Nous avons voyelle qui entre, et voyelle qui n'entre point. Je dirais hardiment dans une comédie de bas comique : il y a plus d'un mois que je ne vous ai vu.
Je n'aime point un verbe en monosyllabe. Nos barbares de Welches ont fait il a d'habet.
L'abbé Audra a à Toulouse un, etc.
J'avoue qu'il y a un peu d'arbitraire dans mon euphonie ; chacun a l'oreille faite comme il peut.
Un e ne me paraît point choquer un e, comme a choque un a.
Immolée à mon père n'écorche point mon oreille, parce que les deux e font une syllabe longue.
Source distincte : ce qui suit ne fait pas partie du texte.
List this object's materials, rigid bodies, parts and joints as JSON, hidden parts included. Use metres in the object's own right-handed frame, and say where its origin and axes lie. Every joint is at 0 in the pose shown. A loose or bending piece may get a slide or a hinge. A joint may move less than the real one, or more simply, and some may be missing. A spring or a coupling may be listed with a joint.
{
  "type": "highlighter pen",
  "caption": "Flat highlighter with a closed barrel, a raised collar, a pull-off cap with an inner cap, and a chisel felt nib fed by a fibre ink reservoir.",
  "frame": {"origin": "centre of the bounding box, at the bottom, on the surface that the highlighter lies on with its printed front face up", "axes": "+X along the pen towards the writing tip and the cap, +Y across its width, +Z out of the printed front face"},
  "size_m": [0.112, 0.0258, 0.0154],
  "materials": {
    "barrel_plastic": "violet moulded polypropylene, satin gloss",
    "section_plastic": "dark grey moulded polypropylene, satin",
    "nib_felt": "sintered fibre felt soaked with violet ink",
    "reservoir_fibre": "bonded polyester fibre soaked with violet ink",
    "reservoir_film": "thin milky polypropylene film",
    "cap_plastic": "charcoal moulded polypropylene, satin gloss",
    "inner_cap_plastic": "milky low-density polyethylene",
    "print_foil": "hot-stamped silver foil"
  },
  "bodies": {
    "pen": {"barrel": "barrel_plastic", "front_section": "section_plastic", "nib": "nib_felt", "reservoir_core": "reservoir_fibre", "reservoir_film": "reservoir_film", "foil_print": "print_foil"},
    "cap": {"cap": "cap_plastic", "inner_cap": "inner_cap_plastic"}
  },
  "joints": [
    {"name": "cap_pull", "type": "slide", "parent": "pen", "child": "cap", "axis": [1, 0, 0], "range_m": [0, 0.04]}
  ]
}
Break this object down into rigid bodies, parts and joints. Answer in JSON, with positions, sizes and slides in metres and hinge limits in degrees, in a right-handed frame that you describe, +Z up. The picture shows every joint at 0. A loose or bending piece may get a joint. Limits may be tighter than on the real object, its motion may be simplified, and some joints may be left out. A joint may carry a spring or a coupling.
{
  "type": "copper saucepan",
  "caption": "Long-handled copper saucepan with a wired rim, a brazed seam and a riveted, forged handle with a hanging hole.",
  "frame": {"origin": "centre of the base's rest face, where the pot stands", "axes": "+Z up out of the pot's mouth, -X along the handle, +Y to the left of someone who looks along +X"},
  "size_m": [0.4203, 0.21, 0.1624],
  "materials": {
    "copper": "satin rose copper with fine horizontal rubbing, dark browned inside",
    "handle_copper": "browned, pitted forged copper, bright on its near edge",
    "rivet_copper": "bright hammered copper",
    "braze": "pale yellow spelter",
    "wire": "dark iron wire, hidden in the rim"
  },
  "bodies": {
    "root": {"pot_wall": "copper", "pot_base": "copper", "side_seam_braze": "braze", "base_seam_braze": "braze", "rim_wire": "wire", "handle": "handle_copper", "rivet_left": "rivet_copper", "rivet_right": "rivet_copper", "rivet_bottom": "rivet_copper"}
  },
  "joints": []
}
Immolé à mon père m'écorche, parce qu'é est bref. Je peux avoir tort en voyelles et en consonnes ; mais je crois que si les vers des Quatre saisons et de la Religieuse flattent mon oreille, et si tant d'autres vers la déchirent, c'est que MM. de Saint-Lambert et de La Harpe ont senti comme je sens.
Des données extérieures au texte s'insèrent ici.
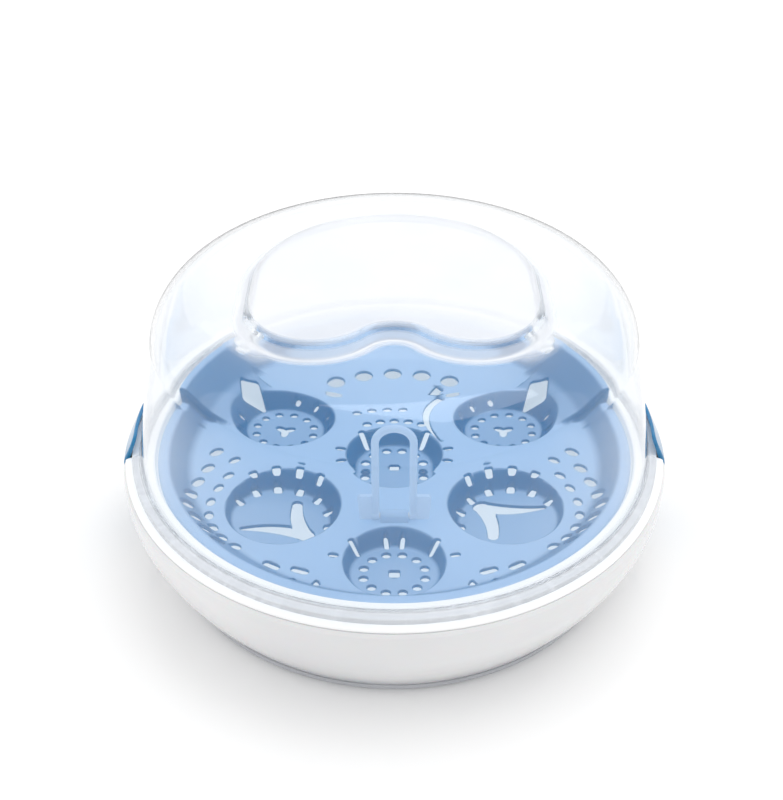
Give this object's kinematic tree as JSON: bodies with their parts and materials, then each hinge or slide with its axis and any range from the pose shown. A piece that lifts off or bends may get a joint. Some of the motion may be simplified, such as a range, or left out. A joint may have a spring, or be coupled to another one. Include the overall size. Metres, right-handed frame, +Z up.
{
  "type": "bottle sterilizer",
  "caption": "Round steam sterilizer for baby bottles: white base, perforated lift-out tray with a loop handle, clear domed lid and two side clips.",
  "frame": {"origin": "on the table under the centre of the base", "axes": "+Z up through the lid, -Y towards the front, where the hollow side of the kidney-shaped grip is"},
  "size_m": [0.2814, 0.2802, 0.1574],
  "materials": {
    "base_white": "gloss",
    "foot_grey": "matte",
    "lid_clear": "clear gloss",
    "tray_blue": "satin, slightly see-through",
    "clip_blue": "gloss",
    "pin_natural": "satin"
  },
  "bodies": {
    "base": {"base_shell": "base_white", "water_bowl": "base_white", "foot_ring": "foot_grey", "clip_pin_left": "pin_natural", "clip_pin_right": "pin_natural"},
    "tray": {"tray": "tray_blue"},
    "handle": {"tray_handle": "tray_blue", "handle_pin": "pin_natural"},
    "lid": {"lid": "lid_clear"},
    "clip_left": {"clip_left": "clip_blue"},
    "clip_right": {"clip_right": "clip_blue"}
  },
  "joints": [
    {"name": "tray_lift", "type": "slide", "parent": "base", "child": "tray", "axis": [0, 0, 1], "range_m": [0, 0.08]},
    {"name": "lid_lift", "type": "slide", "parent": "tray", "child": "lid", "axis": [0, 0, 1], "range_m": [0, 0.1]},
    {"name": "handle_fold", "type": "hinge", "parent": "tray", "child": "handle", "pos_m": [0, -0.054, 0.0528], "axis": [-1, 0, 0], "range_deg": [0, 88]},
    {"name": "clip_left_swing", "type": "hinge", "parent": "base", "child": "clip_left", "pos_m": [-0.1344, 0, 0.022], "axis": [0, -1, 0], "range_deg": [0, 100]},
    {"name": "clip_right_swing", "type": "hinge", "parent": "base", "child": "clip_right", "pos_m": [0.1344, 0, 0.022], "axis": [0, 1, 0], "range_deg": [0, 100]}
  ]
}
Je vous demande très humblement pardon de toutes ces pauvretés ; elles sont au-dessous de vous, je le sais bien ; il ne faut pas parler d' a b c à Newton. J'espère qu'il y aura quelques articles plus amusants pour votre imbécillité. Vous êtes imbécile, à ce que je vois, comme Archimède et Tacite, quand ils étaient las de travailler.
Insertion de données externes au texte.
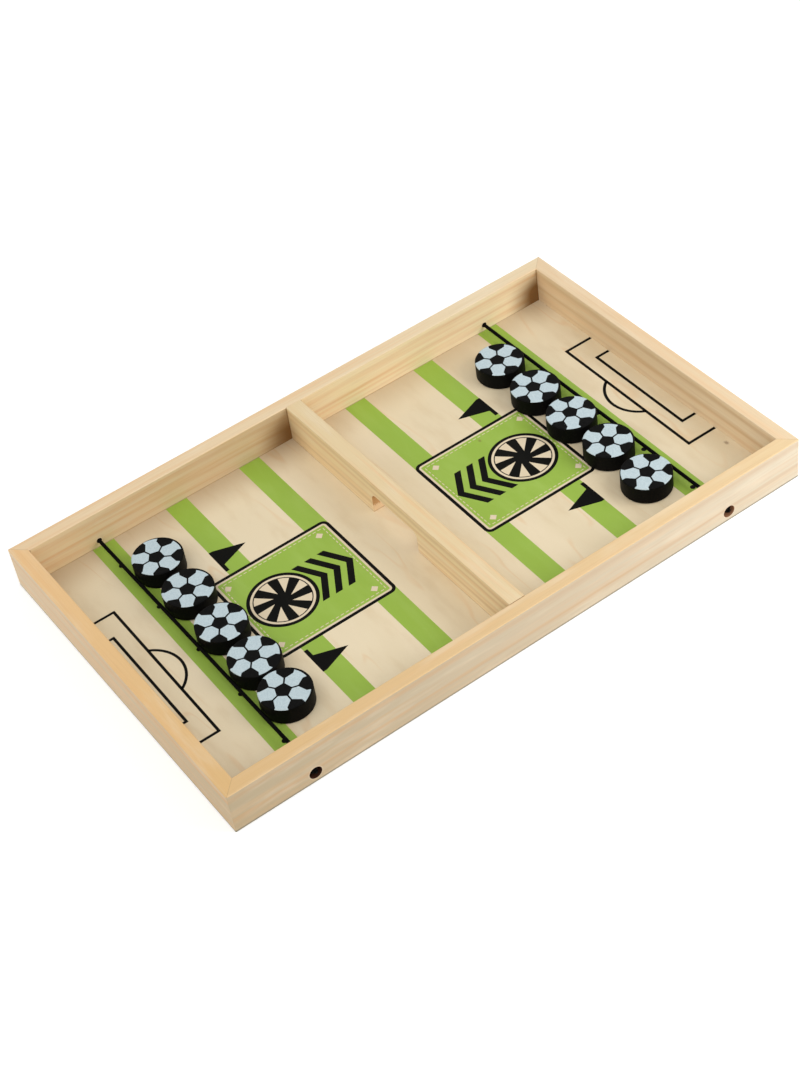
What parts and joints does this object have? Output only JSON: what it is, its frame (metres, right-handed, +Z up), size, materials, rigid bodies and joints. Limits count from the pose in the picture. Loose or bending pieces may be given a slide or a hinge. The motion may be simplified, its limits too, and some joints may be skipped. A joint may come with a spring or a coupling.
{
  "type": "sling puck tray game",
  "caption": "Wooden sling-puck tray game: framed pitch board, divider with a gate, an elastic at each end and loose round pucks.",
  "frame": {"origin": "middle of the underside of the tray", "axes": "+X along the tray's length, from the left player's end to the right player's end; +Y across it, from the near side rail to the far one; +Z up out of the tray"},
  "size_m": [0.35, 0.214, 0.026],
  "materials": {
    "pine": "bare sanded pine, pale with orange growth rings",
    "printed_plywood": "pale birch plywood with a green and black printed pitch",
    "elastic_cord": "black textile-covered elastic cord, matt",
    "puck_paint": "wood painted satin black, pale printed football panels on top"
  },
  "bodies": {
    "tray": {"near_side_rail": "pine", "far_side_rail": "pine", "left_end_rail": "pine", "right_end_rail": "pine", "play_board": "printed_plywood", "centre_divider": "pine", "left_elastic_near_knot": "elastic_cord", "left_elastic_far_knot": "elastic_cord", "right_elastic_near_knot": "elastic_cord", "right_elastic_far_knot": "elastic_cord"},
    "left_elastic": {"left_elastic": "elastic_cord"},
    "right_elastic": {"right_elastic": "elastic_cord"},
    "left_puck_1": {"left_puck_1": "puck_paint"},
    "left_puck_2": {"left_puck_2": "puck_paint"},
    "left_puck_3": {"left_puck_3": "puck_paint"},
    "left_puck_4": {"left_puck_4": "puck_paint"},
    "left_puck_5": {"left_puck_5": "puck_paint"},
    "right_puck_1": {"right_puck_1": "puck_paint"},
    "right_puck_2": {"right_puck_2": "puck_paint"},
    "right_puck_3": {"right_puck_3": "puck_paint"},
    "right_puck_4": {"right_puck_4": "puck_paint"},
    "right_puck_5": {"right_puck_5": "puck_paint"}
  },
  "joints": [
    {"name": "left_elastic_draw", "type": "slide", "parent": "tray", "child": "left_elastic", "axis": [-1, 0, 0], "range_m": [0, 0.03], "stiffness_N_per_m": 120, "deforming": ["left_elastic"]},
    {"name": "left_puck_1_slide", "type": "slide", "parent": "tray", "child": "left_puck_1", "axis": [1, 0, 0], "range_m": [0, 0.0936]},
    {"name": "left_puck_2_slide", "type": "slide", "parent": "tray", "child": "left_puck_2", "axis": [1, 0, 0], "range_m": [0, 0.0936]},
    {"name": "left_puck_3_slide", "type": "slide", "parent": "left_elastic", "child": "left_puck_3", "axis": [1, 0, 0], "range_m": [0, 0.1971]},
    {"name": "left_puck_4_slide", "type": "slide", "parent": "tray", "child": "left_puck_4", "axis": [1, 0, 0], "range_m": [0, 0.0936]},
    {"name": "left_puck_5_slide", "type": "slide", "parent": "tray", "child": "left_puck_5", "axis": [1, 0, 0], "range_m": [0, 0.0936]},
    {"name": "right_elastic_draw", "type": "slide", "parent": "tray", "child": "right_elastic", "axis": [1, 0, 0], "range_m": [0, 0.03], "stiffness_N_per_m": 120, "deforming": ["right_elastic"]},
    {"name": "right_puck_1_slide", "type": "slide", "parent": "tray", "child": "right_puck_1", "axis": [-1, 0, 0], "range_m": [0, 0.0932]},
    {"name": "right_puck_2_slide", "type": "slide", "parent": "tray", "child": "right_puck_2", "axis": [-1, 0, 0], "range_m": [0, 0.0936]},
    {"name": "right_puck_3_slide", "type": "slide", "parent": "right_elastic", "child": "right_puck_3", "axis": [-1, 0, 0], "range_m": [0, 0.1971]},
    {"name": "right_puck_4_slide", "type": "slide", "parent": "tray", "child": "right_puck_4", "axis": [-1, 0, 0], "range_m": [0, 0.0946]},
    {"name": "right_puck_5_slide", "type": "slide", "parent": "tray", "child": "right_puck_5", "axis": [-1, 0, 0], "range_m": [0, 0.0934]}
  ]
}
Ne m'oubliez pas auprès de M. de Saint-Lambert. Madame Denis et moi nous vous embrassons de tout notre cœur. V.
Voici une affaire qui n'est pas de grammaire : je vous prie instamment d'en conférer avec M. Duclos.
Vous me demandez ce que je pense de la Religieuse, des Géorgiques et de l'Exportation des blés.
Je dis anathème à quiconque ne pleurera pas en lisant la Religieuse ;
A quiconque ne rira pas des facéties de Galiani, lequel pourrait bien avoir raison sous le masque ;
Et à quiconque ne sera pas charmé de voir Virgile traduit mot à mot avec élégance.
Puisque je suis en train d'excommunier, et que c'est mon droit, en qualité de capucin, j'excommunie aussi les gens sans goût et sans connaissance de la campagne, qui n'aiment pas les Quatre saisons de M. de Saint-Lambert.
Bonsoir, mon cher philosophe ; je suis bien malade, mais je prends cela de la part d'où ça vient.
Mémoire sur lequel M. Duclos est prié de dire son avis,
et d'agit selon son cœur et sa prudence.
Le sieur Royou (4), avocat au parlement de Rennes, me mande de Londres, où il est réfugié, que le nommé Fréron, ayant épousé sa sœur depuis trois ans, a dissipé sa dot en débauche, et fait coucher sa femme sur la paille, qu'il la maltraite indignement, etc. ;
Qu'étant venu à Paris pour y mettre ordre, Fréron l'a accusé d'un commerce secret avec M. de La Chalotais, et a obtenu une lettre de cachet contre lui ; que Fréron a conduit lui-même les archers dans son auberge, et lui a fait mettre les fers aux pieds et aux mains. N.B. Fréron tenait le bout de la chaîne ;
Que par un hasard singulier, le sieur Royou s'est échappé de sa prison ; que Fréron a servi, pendant six mois, d'espion à Rennes ; qu'il a depuis été espion de la police, et que c'est la seule chose qui l'a soutenu ;
Qu'on peut s'informer de toutes les particularités de cette affaire au sieur Royou, père du déposant, lequel demeure à Quimper-Corentin ; à M. Dupont, conseiller au parlement de Rennes;à M. Duparc, professeur royal en droit français, à Rennes ; à M. Chapelier (5), doyen des avocats, à Rennes.
La personne à qui le fugitif s'est adressé ne fera rien sans que M. Duclos ait pris des informations, qu'il ait donné son avis, et accordé sa protection au sieur Royou.
1 – Le duc de Choiseul. (G.A.)
2 – En suspendant le paiement des rescriptions. Voyez les Stances à Saurin. (G.A.)
3 – Presque toute la fortune de Voltaire était placée en rentes viagères. (G.A.)
4 – Né en 1745, mort en 1828. C'est le frère de l'abbé Royou, rédacteur de l'Ami du Roi sous la Révolution. Il collabora aussi à cette feuille royaliste . (G.A.)